*Instruction*: From the first line of the data through the line containing "row from below", return each line exactly.

*Source excerpt*:
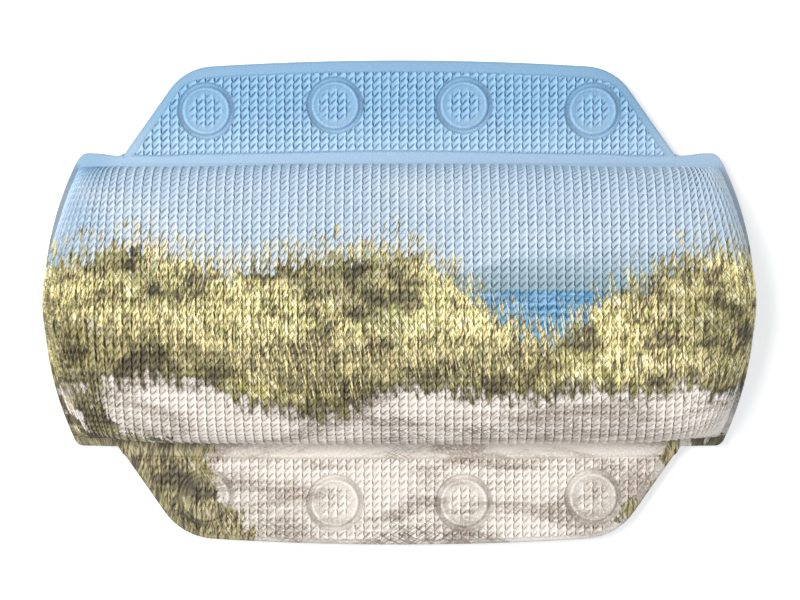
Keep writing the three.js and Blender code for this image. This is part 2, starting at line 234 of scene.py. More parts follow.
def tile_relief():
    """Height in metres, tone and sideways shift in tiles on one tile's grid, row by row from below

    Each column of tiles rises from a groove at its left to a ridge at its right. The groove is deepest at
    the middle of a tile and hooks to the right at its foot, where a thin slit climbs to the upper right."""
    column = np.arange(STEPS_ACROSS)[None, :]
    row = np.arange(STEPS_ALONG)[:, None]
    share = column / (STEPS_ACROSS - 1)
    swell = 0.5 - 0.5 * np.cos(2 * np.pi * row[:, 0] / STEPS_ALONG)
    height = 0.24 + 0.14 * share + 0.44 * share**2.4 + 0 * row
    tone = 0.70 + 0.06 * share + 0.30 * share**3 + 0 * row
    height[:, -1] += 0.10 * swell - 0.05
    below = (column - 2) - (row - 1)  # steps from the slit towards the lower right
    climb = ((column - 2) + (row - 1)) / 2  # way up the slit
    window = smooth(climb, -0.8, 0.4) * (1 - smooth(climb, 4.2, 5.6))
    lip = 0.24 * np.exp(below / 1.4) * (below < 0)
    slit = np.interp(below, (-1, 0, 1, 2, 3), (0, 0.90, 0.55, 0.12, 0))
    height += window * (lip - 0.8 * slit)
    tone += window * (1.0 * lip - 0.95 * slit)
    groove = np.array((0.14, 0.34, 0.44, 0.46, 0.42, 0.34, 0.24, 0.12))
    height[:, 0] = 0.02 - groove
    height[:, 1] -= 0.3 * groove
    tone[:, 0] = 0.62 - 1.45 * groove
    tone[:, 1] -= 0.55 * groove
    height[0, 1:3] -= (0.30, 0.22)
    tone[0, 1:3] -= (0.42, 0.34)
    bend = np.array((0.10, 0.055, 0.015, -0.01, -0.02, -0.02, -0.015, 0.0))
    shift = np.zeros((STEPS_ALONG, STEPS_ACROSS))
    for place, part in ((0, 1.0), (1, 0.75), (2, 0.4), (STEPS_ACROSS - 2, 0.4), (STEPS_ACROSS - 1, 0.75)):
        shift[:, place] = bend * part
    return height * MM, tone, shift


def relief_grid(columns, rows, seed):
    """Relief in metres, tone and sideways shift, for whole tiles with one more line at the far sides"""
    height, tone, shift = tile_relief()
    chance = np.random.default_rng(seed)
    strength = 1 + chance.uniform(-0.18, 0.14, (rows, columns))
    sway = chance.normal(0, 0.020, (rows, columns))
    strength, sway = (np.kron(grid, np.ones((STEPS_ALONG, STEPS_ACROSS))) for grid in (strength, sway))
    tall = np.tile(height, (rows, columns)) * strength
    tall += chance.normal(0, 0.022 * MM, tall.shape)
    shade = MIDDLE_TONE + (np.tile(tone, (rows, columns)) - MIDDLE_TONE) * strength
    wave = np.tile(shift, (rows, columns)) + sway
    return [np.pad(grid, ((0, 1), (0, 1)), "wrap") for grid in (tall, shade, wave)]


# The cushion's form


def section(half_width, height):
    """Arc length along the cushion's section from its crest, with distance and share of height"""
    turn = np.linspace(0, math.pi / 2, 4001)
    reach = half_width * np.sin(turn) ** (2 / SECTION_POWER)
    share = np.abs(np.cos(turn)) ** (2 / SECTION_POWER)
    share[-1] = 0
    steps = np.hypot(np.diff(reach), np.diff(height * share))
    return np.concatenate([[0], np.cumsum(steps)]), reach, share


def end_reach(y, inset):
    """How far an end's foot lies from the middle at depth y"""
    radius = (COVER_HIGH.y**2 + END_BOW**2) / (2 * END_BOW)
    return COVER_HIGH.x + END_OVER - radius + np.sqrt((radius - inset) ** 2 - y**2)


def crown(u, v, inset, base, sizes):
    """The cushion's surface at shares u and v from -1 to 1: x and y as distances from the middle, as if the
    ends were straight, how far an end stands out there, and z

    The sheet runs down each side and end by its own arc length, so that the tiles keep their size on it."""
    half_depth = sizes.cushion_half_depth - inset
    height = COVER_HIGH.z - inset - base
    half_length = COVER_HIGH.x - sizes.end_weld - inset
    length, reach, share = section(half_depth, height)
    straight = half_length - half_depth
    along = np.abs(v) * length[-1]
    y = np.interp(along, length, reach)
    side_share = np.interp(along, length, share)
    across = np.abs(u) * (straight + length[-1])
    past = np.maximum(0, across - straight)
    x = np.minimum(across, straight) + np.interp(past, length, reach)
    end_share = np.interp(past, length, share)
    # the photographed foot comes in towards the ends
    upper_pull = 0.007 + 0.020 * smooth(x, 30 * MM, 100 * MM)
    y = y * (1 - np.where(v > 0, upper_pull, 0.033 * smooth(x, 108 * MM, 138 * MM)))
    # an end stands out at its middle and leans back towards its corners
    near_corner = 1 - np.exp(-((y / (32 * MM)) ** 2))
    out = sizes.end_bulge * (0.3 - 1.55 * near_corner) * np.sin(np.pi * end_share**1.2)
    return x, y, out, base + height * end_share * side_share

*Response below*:
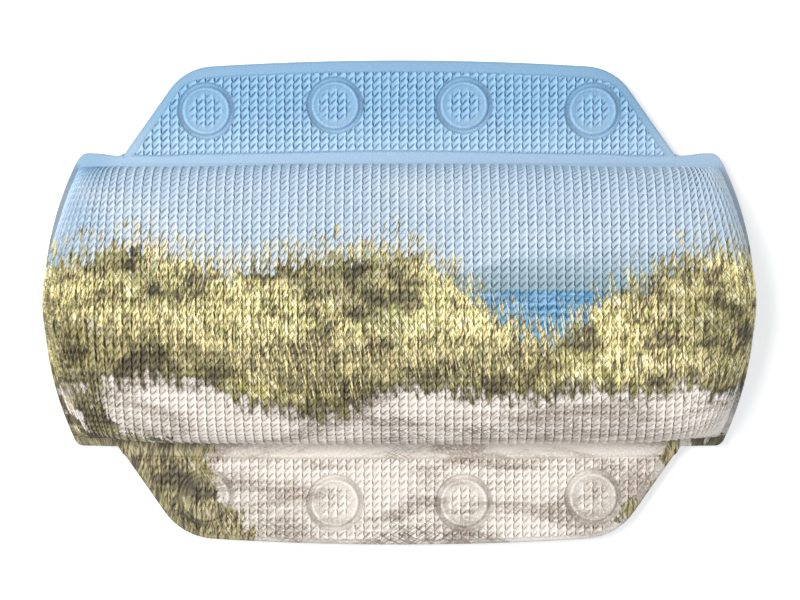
Keep writing the three.js and Blender code for this image. This is part 2, starting at line 234 of scene.py. More parts follow.
def tile_relief():
    """Height in metres, tone and sideways shift in tiles on one tile's grid, row by row from below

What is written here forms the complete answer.